While overall government program spending growth for 2014-15 is limited to 2 per cent globally, spending allocated to the education sector (including both the Ministère de l’Éducation, du Loisir et du Sport and the Ministère de l’Enseignement supérieur, de la Recherche, de la Science et de la Technologie) will be increased by a total of $493 million, or 3 per cent.
Because the government has yet to table its spending estimates, it’s impossible to determine more precisely how this spending increase will affect universities.
Overall, the government’s stated goal is to balance the budget in 2015-2016, and to not increase the anticipated deficits of $2.5 billion in 2013-2014 and $1.75 billion in 2014-2015.
In order to get there, spending by all other departments will decrease by 0.8 per cent, with the exceptions of the education ministries mentioned above and health care and social services.
The one specific reference to universities in the budget refers to fees paid by (out-of-province) Canadian and foreign students, and here the government is looking to reduce its net costs.
According to the budget, the cost of educating Canadian and foreign students totaled $573 million in 2011-2012, $318 million of which was funded by the government. The government intends to review options that are aimed at saving approximately $60 million out of that annual $318-million annually expenditure. The budget, without any clarification, says the money saved will go toward “university funding.”
The budget says that in 2011-2012, 20 per cent of Canadian students who were not residents of Québec and 49 per cent of foreign students received exemptions from the higher fees normally paid by out-of-province and international students. Those exemptions totaled $132 million, about a third of the total bill. At the same time, tuition fees for some study programs in Quebec, in particular administration, are significantly lower than in Ontario. The budget also observed that current tuition fees and exemptions have a limited effect on the number of graduates who remain in Québec.
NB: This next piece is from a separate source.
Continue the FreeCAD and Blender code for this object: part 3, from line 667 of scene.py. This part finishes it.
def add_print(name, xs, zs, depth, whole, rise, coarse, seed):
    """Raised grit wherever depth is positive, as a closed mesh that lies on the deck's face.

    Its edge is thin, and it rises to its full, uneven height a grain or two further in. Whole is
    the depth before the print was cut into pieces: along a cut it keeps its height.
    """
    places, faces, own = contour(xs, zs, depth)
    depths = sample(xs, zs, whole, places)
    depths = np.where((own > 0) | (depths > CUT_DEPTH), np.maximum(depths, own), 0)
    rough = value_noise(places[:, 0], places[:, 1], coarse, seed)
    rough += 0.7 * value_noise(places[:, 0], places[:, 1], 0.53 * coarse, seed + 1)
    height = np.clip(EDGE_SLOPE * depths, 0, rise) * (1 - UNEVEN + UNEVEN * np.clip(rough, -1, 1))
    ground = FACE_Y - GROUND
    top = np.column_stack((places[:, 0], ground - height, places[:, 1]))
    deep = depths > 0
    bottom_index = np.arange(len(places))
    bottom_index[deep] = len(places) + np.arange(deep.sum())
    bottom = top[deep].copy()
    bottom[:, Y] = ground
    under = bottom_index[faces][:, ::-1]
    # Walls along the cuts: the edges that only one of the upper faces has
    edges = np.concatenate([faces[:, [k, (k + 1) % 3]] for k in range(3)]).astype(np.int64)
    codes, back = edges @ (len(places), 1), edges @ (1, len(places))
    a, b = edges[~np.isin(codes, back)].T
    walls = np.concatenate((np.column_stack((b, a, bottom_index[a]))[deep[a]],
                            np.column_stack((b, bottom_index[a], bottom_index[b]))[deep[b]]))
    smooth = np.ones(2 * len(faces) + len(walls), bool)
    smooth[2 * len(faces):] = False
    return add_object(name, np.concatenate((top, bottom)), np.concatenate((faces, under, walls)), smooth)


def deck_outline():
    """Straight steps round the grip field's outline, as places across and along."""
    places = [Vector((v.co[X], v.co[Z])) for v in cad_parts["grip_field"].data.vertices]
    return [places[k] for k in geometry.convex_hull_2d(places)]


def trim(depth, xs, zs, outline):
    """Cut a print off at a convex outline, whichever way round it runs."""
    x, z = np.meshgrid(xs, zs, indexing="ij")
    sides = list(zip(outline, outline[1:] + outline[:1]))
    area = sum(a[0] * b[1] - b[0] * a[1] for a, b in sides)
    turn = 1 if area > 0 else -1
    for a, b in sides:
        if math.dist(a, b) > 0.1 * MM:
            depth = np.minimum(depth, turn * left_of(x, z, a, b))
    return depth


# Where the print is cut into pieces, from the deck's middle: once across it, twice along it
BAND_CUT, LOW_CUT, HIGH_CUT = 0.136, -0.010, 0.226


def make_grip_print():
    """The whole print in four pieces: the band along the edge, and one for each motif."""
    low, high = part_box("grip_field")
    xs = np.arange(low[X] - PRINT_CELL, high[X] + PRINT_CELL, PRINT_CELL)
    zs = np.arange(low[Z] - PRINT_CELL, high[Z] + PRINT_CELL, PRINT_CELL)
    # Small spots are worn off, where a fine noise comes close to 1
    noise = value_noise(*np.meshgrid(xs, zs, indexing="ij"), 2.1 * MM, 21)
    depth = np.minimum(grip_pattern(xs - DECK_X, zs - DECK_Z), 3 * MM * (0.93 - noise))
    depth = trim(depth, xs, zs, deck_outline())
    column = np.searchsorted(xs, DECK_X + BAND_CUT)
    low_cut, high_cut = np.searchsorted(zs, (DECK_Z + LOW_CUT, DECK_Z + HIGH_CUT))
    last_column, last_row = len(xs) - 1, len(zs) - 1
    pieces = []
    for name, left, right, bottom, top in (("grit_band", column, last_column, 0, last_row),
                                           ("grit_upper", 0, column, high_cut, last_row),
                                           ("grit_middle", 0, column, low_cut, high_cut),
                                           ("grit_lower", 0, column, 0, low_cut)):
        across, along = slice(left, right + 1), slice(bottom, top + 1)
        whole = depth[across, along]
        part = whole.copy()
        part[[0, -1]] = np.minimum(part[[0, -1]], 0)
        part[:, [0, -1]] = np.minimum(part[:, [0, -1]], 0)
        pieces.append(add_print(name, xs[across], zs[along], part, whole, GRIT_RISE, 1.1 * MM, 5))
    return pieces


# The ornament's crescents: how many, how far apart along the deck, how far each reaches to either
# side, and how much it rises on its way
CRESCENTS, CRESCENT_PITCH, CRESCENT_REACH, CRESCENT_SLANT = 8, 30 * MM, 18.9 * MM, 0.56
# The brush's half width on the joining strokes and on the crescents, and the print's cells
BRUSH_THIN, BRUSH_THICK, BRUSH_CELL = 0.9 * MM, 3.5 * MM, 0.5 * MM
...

Finance Minister Nicolas Marceau’s second budget also indicates that public funding of out-of-province students’ education should take into consideration the Quebec taxpayers’ capacity to pay, along with results in relation to five objectives:
– supporting international immigration
– promotion of research and its dissemination (Master’s and doctorates)
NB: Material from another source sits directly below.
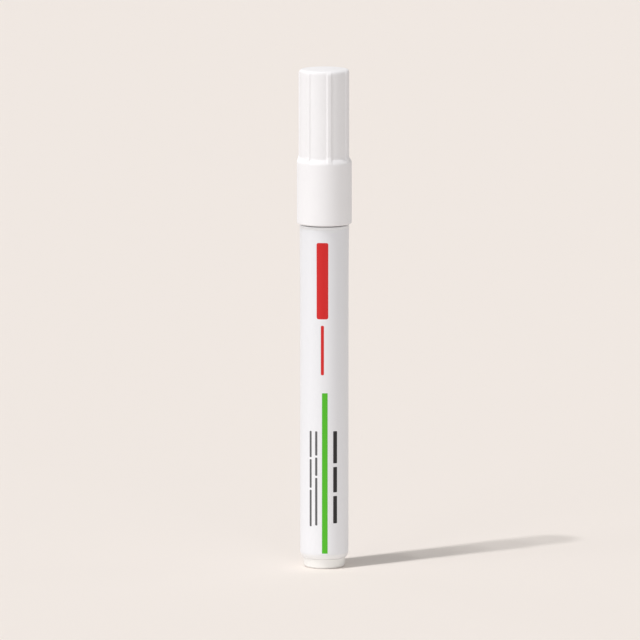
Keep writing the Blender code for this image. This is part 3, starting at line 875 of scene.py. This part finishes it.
def felt():
    """Bonded fibres that run along the tip."""
    material, tree, shader, position = new_material("bonded felt")
    stretched = add_node(tree, "ShaderNodeMapping", {"Vector": position, "Scale": FIBRE_SCALE})
    fibres = add_node(tree, "ShaderNodeTexNoise", {
        "Vector": stretched.outputs["Vector"], "Scale": 1.0, "Detail": FIBRE_DETAIL,
    }).outputs["Fac"]
    colour = add_mix(tree, add_range(tree, fibres, *FIBRES), FELT_SHADE, FELT_LIGHT)
    rough = add_range(tree, fibres, 0.0, 1.0, *FELT_ROUGHNESS)
    tree.links.new(colour, shader.inputs["Base Color"])
    tree.links.new(rough, shader.inputs["Roughness"])
    shader.inputs["Sheen Weight"].default_value = FELT_SHEEN
    add_bump(tree, shader, fibres, FIBRE_DEPTH)
    return material


def streaked(name, scale, detail, shade, light, roughness):
    """A material whose colour and roughness change with fine streaks, and its streaks."""
    material, tree, shader, position = new_material(name)
    streaks = add_node(tree, "ShaderNodeTexNoise", {
        "Vector": position, "Scale": scale, "Detail": detail,
    }).outputs["Fac"]
    colour = add_mix(tree, streaks, shade, light)
    rough = add_range(tree, streaks, 0.0, 1.0, *roughness)
    tree.links.new(colour, shader.inputs["Base Color"])
    tree.links.new(rough, shader.inputs["Roughness"])
    return material, tree, shader, streaks


def spring_wire():
    """Drawn wire, with fine streaks."""
    material, tree, shader, streaks = streaked(
        "spring wire", DRAWN_SCALE, DRAWN_DETAIL, STEEL_SHADE, STEEL_LIGHT, STEEL_ROUGHNESS
    )
    shader.inputs["Metallic"].default_value = 1.0
    add_bump(tree, shader, streaks, DRAWN_DEPTH)
    return material


def clear_primer():
    """A thin clear liquid, with slight streaks where it is thicker."""
    material, _, shader, _ = streaked(
        "clear primer", PRIMER_SCALE, PRIMER_DETAIL, PRIMER_TINT, PRIMER_PALE, PRIMER_ROUGHNESS
    )
    shader.inputs["Transmission Weight"].default_value = 1.0
    shader.inputs["IOR"].default_value = PRIMER_IOR
    return material


def elastic(name):
    """A matt elastic piece, with the small cells or grain of its surface, and painted shade in
    the sunken middle of each cell.
    """
    colour, shade, scale, depth = ELASTICS[name]
    material, tree, shader, position = new_material(name)
    cells = add_node(tree, "ShaderNodeTexVoronoi", {
        "Vector": position, "Scale": scale,
    }).outputs["Distance"]
    share = add_range(tree, cells, 0.0, CELL_REACH)
    rough = add_range(tree, cells, 0.0, CELL_REACH, *CELL_ROUGHNESS)
    # painted shade: the colour darkens towards the middle of each cell, where the bump sinks the
    # surface into a pit
    tree.links.new(add_mix(tree, share, shade, colour), shader.inputs["Base Color"])
    tree.links.new(rough, shader.inputs["Roughness"])
    add_bump(tree, shader, cells, depth)
    return material


def dress_node(node, material):
    """Gives a node of the frame that stays in view its material."""
    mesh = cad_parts[node].data
    mesh.materials.clear()
    mesh.materials.append(material)


# Stage

def build_floor():
    """A pale floor. What lies far from the pen lights it less, as past the edge of a table."""
    work = bmesh.new()
    bmesh.ops.create_grid(work, x_segments=1, y_segments=1, size=FLOOR_HALF)
    mesh = bpy.data.meshes.new("floor")
    work.to_mesh(mesh)
    work.free()
    floor = bpy.data.objects.new("floor", mesh)
    bpy.context.scene.collection.objects.link(floor)
    material, tree, shader, position = new_material("pale floor")
    away = add_node(tree, "ShaderNodeVectorMath", {0: position}, operation="LENGTH")
    far = add_range(tree, away.outputs["Value"], FLOOR_NEAR, FLOOR_FAR)
    bounce = add_node(tree, "ShaderNodeLightPath").outputs["Is Diffuse Ray"]
    dimmed = add_math(tree, "MULTIPLY", far, bounce)
    colour = add_mix(tree, dimmed, FLOOR_COLOUR, FLOOR_DIM)
    tree.links.new(colour, shader.inputs["Base Color"])
    shader.inputs["Roughness"].default_value = 1.0
    shader.inputs["Specular IOR Level"].default_value = 0.0
    mesh.materials.append(material)


def build_lamp(name, turn, elevation, strength, width):
    """A sun lamp that shines from a turn and an elevation."""
    lamp = bpy.data.lights.new(name, "SUN")
    lamp.energy = strength
    lamp.angle = math.radians(width)
    sun = bpy.data.objects.new(name, lamp)
    bpy.context.scene.collection.objects.link(sun)
    around, up = math.radians(turn), math.radians(elevation)
    level = math.cos(up)
    towards = Vector((math.sin(around) * level, -math.cos(around) * level, math.sin(up)))
    sun.rotation_euler = (-towards).to_track_quat("-Z", "Y").to_euler()
    sun.location = towards


def build_world():
    """Even light on the pen, and the backdrop for camera, reflections and clear pieces."""
    world = bpy.data.worlds.new("studio")
    world.use_nodes = True
    tree = world.node_tree
    backdrop = tree.nodes["Background"]
    path = add_node(tree, "ShaderNodeLightPath").outputs
    shiny = add_math(tree, "MAXIMUM", path["Is Glossy Ray"], path["Is Transmission Ray"])
    seen = add_math(tree, "MAXIMUM", shiny, path["Is Camera Ray"])
    strength = add_range(tree, seen, 0.0, 1.0, WORLD_STRENGTH, 1.0)
    tree.links.new(add_mix(tree, seen, WORLD_COLOUR, BACKDROP), backdrop.inputs["Color"])
    tree.links.new(strength, backdrop.inputs["Strength"])
    bpy.context.scene.world = world


def build_camera():
    camera = bpy.data.cameras.new("camera")
    camera.lens = CAMERA_LENS
    camera.sensor_width = SENSOR_WIDTH
    view = bpy.data.objects.new("camera", camera)
    bpy.context.scene.collection.objects.link(view)
    view.location = (VIEW_SIDE, -CAMERA_BACK, CAMERA_HEIGHT)
    aim = Vector((VIEW_SIDE, 0, VIEW_HEIGHT)) - view.location
    view.rotation_euler = aim.to_track_quat("-Z", "Y").to_euler()
    bpy.context.scene.camera = view


def main():
    build_cap(moulded_plastic("cap plastic"))
    build_liner(moulded_plastic("liner plastic"))
    build_barrel(moulded_plastic("barrel plastic"))
    build_label(label_film())
    build_end_plug(moulded_plastic("foot plastic"))
    build_nose(moulded_plastic("nose plastic"))
    build_nib(felt())
    dress_node("valve_housing", moulded_plastic("valve plastic"))
    dress_node("valve_stem", moulded_plastic("stem plastic"))
    dress_node("flange_gasket", elastic("gasket foam"))
    dress_node("valve_seal", elastic("seal rubber"))
    build_spring(spring_wire())
    dress_node("primer_fluid", clear_primer())
    build_floor()
    for lamp in LAMPS:
        build_lamp(*lamp)
    build_world()
    build_camera()
    bpy.context.scene.view_settings.view_transform = "Standard"


main()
– encouraging the spread of language and culture
– fostering international and interprovincial exchange and co-operation
– supporting the supply of health services (i.e. health-student residents)
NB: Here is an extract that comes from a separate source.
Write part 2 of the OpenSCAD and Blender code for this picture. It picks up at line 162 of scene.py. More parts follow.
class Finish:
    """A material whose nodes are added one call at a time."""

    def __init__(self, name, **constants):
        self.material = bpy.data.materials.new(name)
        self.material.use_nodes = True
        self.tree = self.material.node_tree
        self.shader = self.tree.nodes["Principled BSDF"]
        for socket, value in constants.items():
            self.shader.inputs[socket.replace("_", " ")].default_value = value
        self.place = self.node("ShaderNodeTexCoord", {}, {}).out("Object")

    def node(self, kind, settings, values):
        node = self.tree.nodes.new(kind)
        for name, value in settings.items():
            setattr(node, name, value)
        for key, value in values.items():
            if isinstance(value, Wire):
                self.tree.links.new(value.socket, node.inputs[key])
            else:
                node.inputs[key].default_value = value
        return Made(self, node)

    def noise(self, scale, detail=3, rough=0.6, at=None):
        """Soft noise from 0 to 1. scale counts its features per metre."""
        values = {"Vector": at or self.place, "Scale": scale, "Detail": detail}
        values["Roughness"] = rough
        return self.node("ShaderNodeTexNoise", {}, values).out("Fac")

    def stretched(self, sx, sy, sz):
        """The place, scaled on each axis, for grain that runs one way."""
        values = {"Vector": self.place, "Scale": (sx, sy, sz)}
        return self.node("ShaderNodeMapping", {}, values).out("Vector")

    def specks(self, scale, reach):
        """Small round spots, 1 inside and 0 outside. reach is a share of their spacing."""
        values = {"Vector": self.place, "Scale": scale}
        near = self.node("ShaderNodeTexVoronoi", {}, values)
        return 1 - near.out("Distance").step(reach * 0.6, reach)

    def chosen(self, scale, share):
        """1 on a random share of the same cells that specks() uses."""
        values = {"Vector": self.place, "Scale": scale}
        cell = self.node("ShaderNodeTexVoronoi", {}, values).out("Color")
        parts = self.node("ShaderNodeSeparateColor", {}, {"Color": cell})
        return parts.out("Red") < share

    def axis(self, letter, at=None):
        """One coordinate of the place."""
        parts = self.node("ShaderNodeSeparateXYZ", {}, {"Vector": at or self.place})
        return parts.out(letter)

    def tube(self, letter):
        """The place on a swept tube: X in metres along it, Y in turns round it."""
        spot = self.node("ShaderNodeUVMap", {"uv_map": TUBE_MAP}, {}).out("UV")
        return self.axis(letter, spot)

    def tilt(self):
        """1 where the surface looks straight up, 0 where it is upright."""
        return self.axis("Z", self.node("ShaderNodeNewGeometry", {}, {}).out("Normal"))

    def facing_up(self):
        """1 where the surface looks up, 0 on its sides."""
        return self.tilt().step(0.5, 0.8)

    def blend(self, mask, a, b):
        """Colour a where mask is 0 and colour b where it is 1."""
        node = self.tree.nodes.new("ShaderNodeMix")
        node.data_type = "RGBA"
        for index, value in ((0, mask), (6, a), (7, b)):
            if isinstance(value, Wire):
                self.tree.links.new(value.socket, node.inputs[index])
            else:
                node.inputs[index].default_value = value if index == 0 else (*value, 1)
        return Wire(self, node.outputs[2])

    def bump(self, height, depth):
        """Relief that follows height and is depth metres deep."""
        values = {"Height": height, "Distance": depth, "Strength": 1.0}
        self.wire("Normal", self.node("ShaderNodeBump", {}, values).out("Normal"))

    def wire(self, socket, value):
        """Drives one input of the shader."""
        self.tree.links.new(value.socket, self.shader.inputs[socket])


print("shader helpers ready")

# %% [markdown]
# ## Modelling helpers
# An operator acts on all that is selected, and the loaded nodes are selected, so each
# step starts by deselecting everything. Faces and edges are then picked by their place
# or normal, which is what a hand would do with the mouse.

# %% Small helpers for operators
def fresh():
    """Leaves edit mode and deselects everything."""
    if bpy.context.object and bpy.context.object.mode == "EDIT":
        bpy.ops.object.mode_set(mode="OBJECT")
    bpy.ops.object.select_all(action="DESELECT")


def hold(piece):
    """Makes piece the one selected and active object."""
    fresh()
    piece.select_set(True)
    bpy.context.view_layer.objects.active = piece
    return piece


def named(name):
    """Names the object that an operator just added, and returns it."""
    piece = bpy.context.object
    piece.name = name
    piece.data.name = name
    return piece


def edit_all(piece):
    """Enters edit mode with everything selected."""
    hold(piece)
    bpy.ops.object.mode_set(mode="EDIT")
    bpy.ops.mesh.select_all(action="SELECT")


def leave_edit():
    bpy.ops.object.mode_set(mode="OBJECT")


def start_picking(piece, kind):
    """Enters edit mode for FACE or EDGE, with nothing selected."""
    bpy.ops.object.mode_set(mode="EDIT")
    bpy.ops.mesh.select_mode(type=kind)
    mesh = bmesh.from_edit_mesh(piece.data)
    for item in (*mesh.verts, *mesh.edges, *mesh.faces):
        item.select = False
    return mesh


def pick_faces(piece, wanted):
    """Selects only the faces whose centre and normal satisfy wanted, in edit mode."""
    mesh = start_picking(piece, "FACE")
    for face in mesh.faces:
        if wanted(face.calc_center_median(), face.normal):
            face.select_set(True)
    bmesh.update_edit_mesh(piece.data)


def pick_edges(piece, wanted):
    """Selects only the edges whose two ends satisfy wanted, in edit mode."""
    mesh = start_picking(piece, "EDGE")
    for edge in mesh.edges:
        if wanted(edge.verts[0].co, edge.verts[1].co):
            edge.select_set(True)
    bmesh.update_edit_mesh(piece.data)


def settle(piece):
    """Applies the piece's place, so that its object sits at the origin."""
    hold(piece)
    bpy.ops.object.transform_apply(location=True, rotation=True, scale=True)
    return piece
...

In other areas, the budget confirms that the Quebec Infrastructures Plan (PQI) will provide investments of $90.8 billion over the next 10 years. The Montreal administrative region will receive $34.2 billion by 2023.
In health care, the budget made note of the report entitled “Pour que l’argent suive le patient” submitted by the Expert Panel for Patient-Based Funding, chaired by Wendy Thomson, director of the McGill School of Social Work, who also has advised the government of former British Prime Minister Tony Blair on health and social-service issues.
The panel made 15 recommendations for implementing patient-based funding in the health sector and the government has set aside $15 million in 2014-2015 to improve clinical and financial information concerning, in particular, the care provided and the results obtained as a first step toward a patient-based funding system.